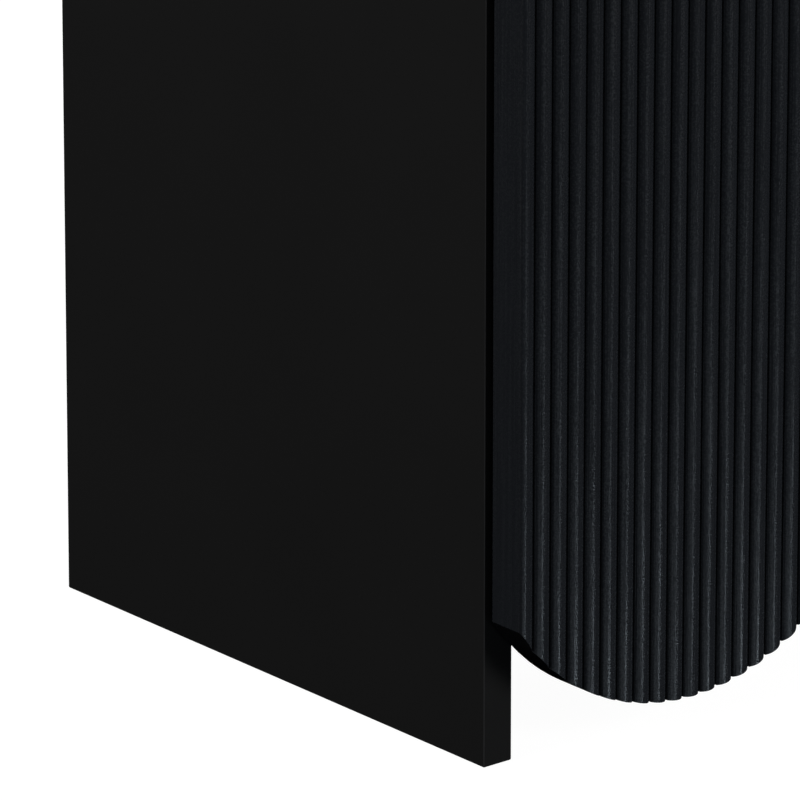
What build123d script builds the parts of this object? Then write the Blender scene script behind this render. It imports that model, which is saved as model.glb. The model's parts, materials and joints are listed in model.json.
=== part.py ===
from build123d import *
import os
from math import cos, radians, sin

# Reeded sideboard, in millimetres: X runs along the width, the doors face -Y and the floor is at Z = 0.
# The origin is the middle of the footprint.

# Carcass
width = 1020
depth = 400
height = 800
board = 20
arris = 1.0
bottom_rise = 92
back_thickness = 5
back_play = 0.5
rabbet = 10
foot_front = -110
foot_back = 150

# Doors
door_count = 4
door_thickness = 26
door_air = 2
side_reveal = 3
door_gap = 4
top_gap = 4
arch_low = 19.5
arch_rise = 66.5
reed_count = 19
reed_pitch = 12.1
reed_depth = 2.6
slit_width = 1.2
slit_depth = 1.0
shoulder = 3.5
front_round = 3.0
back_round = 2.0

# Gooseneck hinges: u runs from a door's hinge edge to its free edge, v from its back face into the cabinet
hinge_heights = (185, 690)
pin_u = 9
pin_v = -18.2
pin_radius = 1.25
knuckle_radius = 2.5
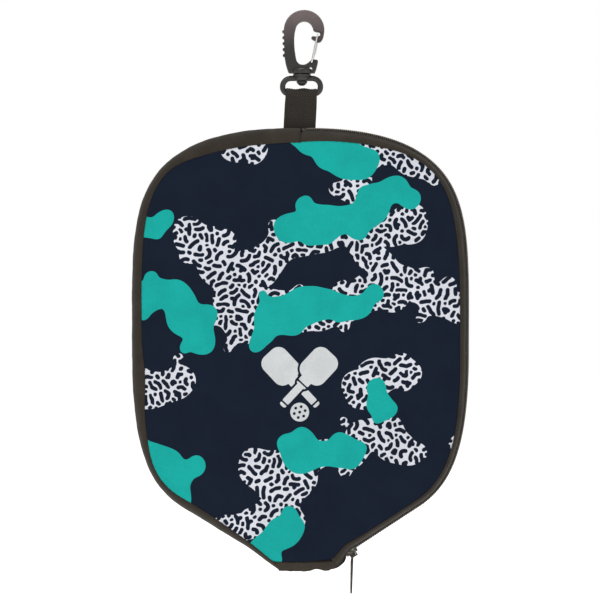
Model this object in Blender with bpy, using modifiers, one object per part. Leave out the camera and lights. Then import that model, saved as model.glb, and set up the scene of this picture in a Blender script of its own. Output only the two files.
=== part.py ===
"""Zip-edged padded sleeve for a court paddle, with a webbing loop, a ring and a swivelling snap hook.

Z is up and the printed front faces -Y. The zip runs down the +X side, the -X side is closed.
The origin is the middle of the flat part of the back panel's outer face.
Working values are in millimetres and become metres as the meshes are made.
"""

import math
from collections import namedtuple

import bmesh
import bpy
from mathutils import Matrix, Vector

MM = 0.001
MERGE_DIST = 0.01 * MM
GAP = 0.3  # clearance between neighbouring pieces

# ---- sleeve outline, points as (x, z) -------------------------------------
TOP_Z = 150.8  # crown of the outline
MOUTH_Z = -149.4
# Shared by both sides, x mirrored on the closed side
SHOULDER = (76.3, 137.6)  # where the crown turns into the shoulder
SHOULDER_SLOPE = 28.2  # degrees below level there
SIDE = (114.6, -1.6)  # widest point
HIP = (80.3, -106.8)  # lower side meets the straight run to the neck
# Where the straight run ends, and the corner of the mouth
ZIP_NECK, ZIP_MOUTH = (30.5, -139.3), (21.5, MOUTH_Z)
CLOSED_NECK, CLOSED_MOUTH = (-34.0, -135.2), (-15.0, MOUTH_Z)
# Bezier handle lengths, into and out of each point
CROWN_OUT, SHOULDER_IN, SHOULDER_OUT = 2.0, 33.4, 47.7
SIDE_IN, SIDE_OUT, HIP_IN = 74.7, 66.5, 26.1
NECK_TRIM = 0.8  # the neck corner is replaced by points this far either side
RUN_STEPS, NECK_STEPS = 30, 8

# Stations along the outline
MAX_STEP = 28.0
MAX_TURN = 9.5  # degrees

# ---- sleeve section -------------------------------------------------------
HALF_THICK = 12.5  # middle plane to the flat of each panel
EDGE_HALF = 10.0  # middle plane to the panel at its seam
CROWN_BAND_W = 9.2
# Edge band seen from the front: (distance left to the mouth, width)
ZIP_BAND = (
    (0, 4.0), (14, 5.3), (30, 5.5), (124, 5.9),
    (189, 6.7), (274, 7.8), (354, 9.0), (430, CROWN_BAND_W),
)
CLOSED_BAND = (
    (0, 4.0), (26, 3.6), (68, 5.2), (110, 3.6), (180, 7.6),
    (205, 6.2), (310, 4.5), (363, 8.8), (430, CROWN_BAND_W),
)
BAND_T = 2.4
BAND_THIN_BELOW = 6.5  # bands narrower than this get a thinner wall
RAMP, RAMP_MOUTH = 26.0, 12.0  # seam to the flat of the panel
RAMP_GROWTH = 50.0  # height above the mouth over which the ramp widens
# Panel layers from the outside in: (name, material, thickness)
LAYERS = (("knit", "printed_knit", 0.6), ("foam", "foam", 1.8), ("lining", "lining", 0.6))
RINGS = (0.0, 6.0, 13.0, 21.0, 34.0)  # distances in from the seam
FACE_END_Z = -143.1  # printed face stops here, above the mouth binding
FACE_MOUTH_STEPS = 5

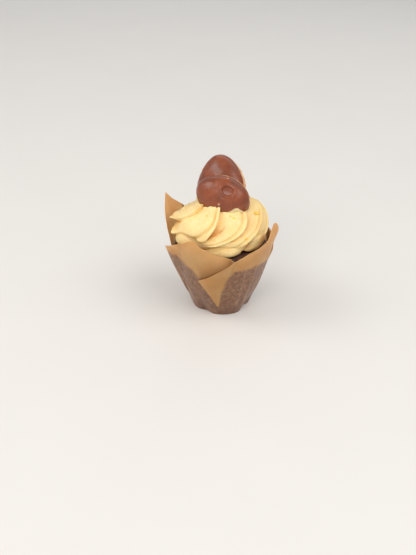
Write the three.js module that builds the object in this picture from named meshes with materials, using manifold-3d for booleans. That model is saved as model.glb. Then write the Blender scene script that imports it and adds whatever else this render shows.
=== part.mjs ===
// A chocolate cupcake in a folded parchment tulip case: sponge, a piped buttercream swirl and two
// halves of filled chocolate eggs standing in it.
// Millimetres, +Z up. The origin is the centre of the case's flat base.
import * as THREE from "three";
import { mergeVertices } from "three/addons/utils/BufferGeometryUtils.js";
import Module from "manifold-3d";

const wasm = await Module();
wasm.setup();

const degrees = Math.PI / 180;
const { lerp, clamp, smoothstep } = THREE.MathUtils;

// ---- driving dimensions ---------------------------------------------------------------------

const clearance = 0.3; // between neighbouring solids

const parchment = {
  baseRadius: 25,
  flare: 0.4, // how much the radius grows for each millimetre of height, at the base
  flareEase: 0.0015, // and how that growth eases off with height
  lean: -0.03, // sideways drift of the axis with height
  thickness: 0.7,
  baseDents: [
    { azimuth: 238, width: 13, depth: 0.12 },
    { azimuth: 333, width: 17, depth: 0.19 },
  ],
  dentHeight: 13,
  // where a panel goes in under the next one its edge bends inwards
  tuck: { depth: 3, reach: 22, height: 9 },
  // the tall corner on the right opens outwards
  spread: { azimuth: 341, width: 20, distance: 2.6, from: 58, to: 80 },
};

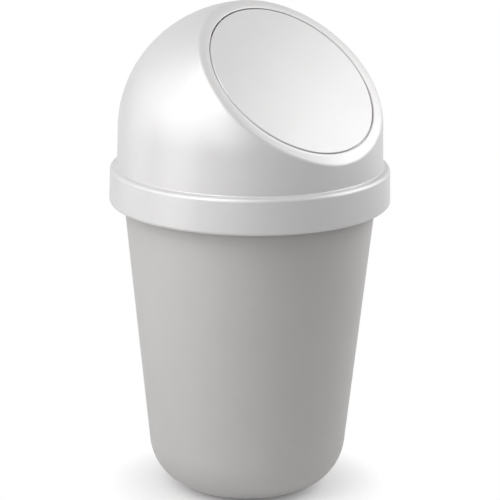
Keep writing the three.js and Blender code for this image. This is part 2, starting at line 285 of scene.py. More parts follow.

────────

- [WRITTEN REQUEST] Word for word, quote all of the data above.

- [TASK ANSWER]
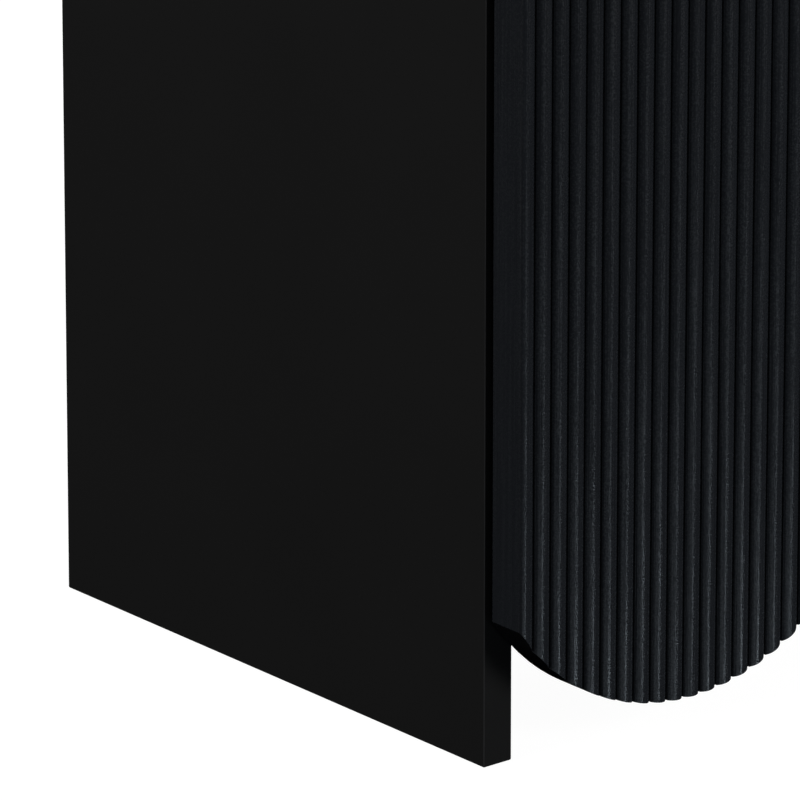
What build123d script builds the parts of this object? Then write the Blender scene script behind this render. It imports that model, which is saved as model.glb. The model's parts, materials and joints are listed in model.json.
=== part.py ===
from build123d import *
import os
from math import cos, radians, sin

# Reeded sideboard, in millimetres: X runs along the width, the doors face -Y and the floor is at Z = 0.
# The origin is the middle of the footprint.

# Carcass
width = 1020
depth = 400
height = 800
board = 20
arris = 1.0
bottom_rise = 92
back_thickness = 5
back_play = 0.5
rabbet = 10
foot_front = -110
foot_back = 150

# Doors
door_count = 4
door_thickness = 26
door_air = 2
side_reveal = 3
door_gap = 4
top_gap = 4
arch_low = 19.5
arch_rise = 66.5
reed_count = 19
reed_pitch = 12.1
reed_depth = 2.6
slit_width = 1.2
slit_depth = 1.0
shoulder = 3.5
front_round = 3.0
back_round = 2.0

# Gooseneck hinges: u runs from a door's hinge edge to its free edge, v from its back face into the cabinet
hinge_heights = (185, 690)
pin_u = 9
pin_v = -18.2
pin_radius = 1.25
knuckle_radius = 2.5
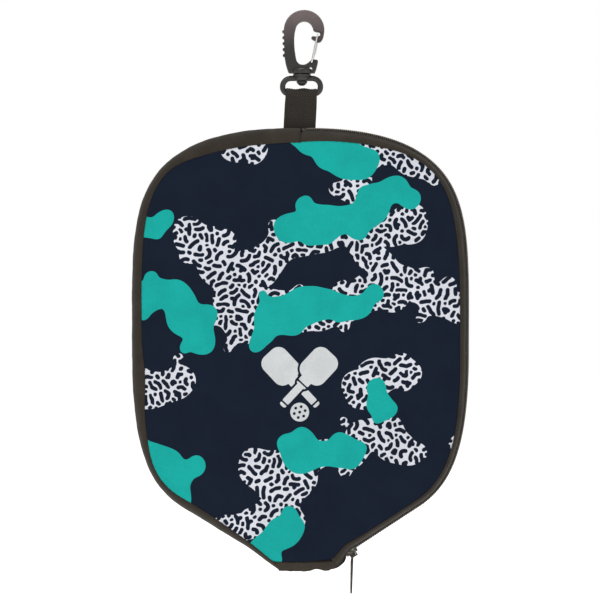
Model this object in Blender with bpy, using modifiers, one object per part. Leave out the camera and lights. Then import that model, saved as model.glb, and set up the scene of this picture in a Blender script of its own. Output only the two files.
=== part.py ===
"""Zip-edged padded sleeve for a court paddle, with a webbing loop, a ring and a swivelling snap hook.

Z is up and the printed front faces -Y. The zip runs down the +X side, the -X side is closed.
The origin is the middle of the flat part of the back panel's outer face.
Working values are in millimetres and become metres as the meshes are made.
"""

import math
from collections import namedtuple

import bmesh
import bpy
from mathutils import Matrix, Vector

MM = 0.001
MERGE_DIST = 0.01 * MM
GAP = 0.3  # clearance between neighbouring pieces

# ---- sleeve outline, points as (x, z) -------------------------------------
TOP_Z = 150.8  # crown of the outline
MOUTH_Z = -149.4
# Shared by both sides, x mirrored on the closed side
SHOULDER = (76.3, 137.6)  # where the crown turns into the shoulder
SHOULDER_SLOPE = 28.2  # degrees below level there
SIDE = (114.6, -1.6)  # widest point
HIP = (80.3, -106.8)  # lower side meets the straight run to the neck
# Where the straight run ends, and the corner of the mouth
ZIP_NECK, ZIP_MOUTH = (30.5, -139.3), (21.5, MOUTH_Z)
CLOSED_NECK, CLOSED_MOUTH = (-34.0, -135.2), (-15.0, MOUTH_Z)
# Bezier handle lengths, into and out of each point
CROWN_OUT, SHOULDER_IN, SHOULDER_OUT = 2.0, 33.4, 47.7
SIDE_IN, SIDE_OUT, HIP_IN = 74.7, 66.5, 26.1
NECK_TRIM = 0.8  # the neck corner is replaced by points this far either side
RUN_STEPS, NECK_STEPS = 30, 8

# Stations along the outline
MAX_STEP = 28.0
MAX_TURN = 9.5  # degrees

# ---- sleeve section -------------------------------------------------------
HALF_THICK = 12.5  # middle plane to the flat of each panel
EDGE_HALF = 10.0  # middle plane to the panel at its seam
CROWN_BAND_W = 9.2
# Edge band seen from the front: (distance left to the mouth, width)
ZIP_BAND = (
    (0, 4.0), (14, 5.3), (30, 5.5), (124, 5.9),
    (189, 6.7), (274, 7.8), (354, 9.0), (430, CROWN_BAND_W),
)
CLOSED_BAND = (
    (0, 4.0), (26, 3.6), (68, 5.2), (110, 3.6), (180, 7.6),
    (205, 6.2), (310, 4.5), (363, 8.8), (430, CROWN_BAND_W),
)
BAND_T = 2.4
BAND_THIN_BELOW = 6.5  # bands narrower than this get a thinner wall
RAMP, RAMP_MOUTH = 26.0, 12.0  # seam to the flat of the panel
RAMP_GROWTH = 50.0  # height above the mouth over which the ramp widens
# Panel layers from the outside in: (name, material, thickness)
LAYERS = (("knit", "printed_knit", 0.6), ("foam", "foam", 1.8), ("lining", "lining", 0.6))
RINGS = (0.0, 6.0, 13.0, 21.0, 34.0)  # distances in from the seam
FACE_END_Z = -143.1  # printed face stops here, above the mouth binding
FACE_MOUTH_STEPS = 5

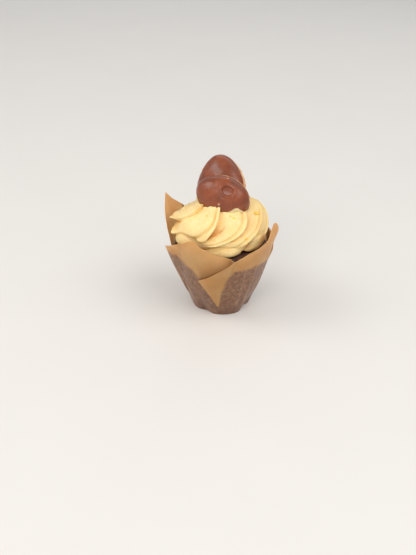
Write the three.js module that builds the object in this picture from named meshes with materials, using manifold-3d for booleans. That model is saved as model.glb. Then write the Blender scene script that imports it and adds whatever else this render shows.
=== part.mjs ===
// A chocolate cupcake in a folded parchment tulip case: sponge, a piped buttercream swirl and two
// halves of filled chocolate eggs standing in it.
// Millimetres, +Z up. The origin is the centre of the case's flat base.
import * as THREE from "three";
import { mergeVertices } from "three/addons/utils/BufferGeometryUtils.js";
import Module from "manifold-3d";

const wasm = await Module();
wasm.setup();

const degrees = Math.PI / 180;
const { lerp, clamp, smoothstep } = THREE.MathUtils;

// ---- driving dimensions ---------------------------------------------------------------------

const clearance = 0.3; // between neighbouring solids

const parchment = {
  baseRadius: 25,
  flare: 0.4, // how much the radius grows for each millimetre of height, at the base
  flareEase: 0.0015, // and how that growth eases off with height
  lean: -0.03, // sideways drift of the axis with height
  thickness: 0.7,
  baseDents: [
    { azimuth: 238, width: 13, depth: 0.12 },
    { azimuth: 333, width: 17, depth: 0.19 },
  ],
  dentHeight: 13,
  // where a panel goes in under the next one its edge bends inwards
  tuck: { depth: 3, reach: 22, height: 9 },
  // the tall corner on the right opens outwards
  spread: { azimuth: 341, width: 20, distance: 2.6, from: 58, to: 80 },
};

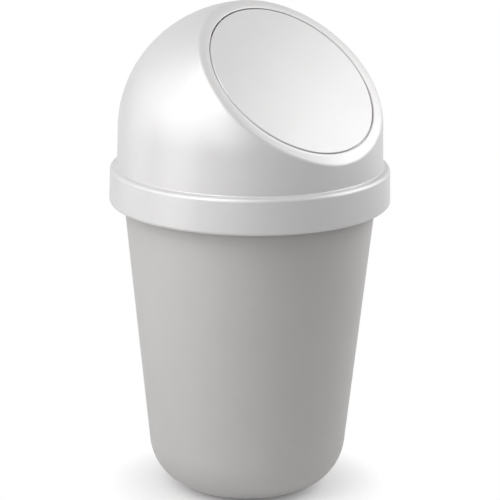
Keep writing the three.js and Blender code for this image. This is part 2, starting at line 285 of scene.py. More parts follow.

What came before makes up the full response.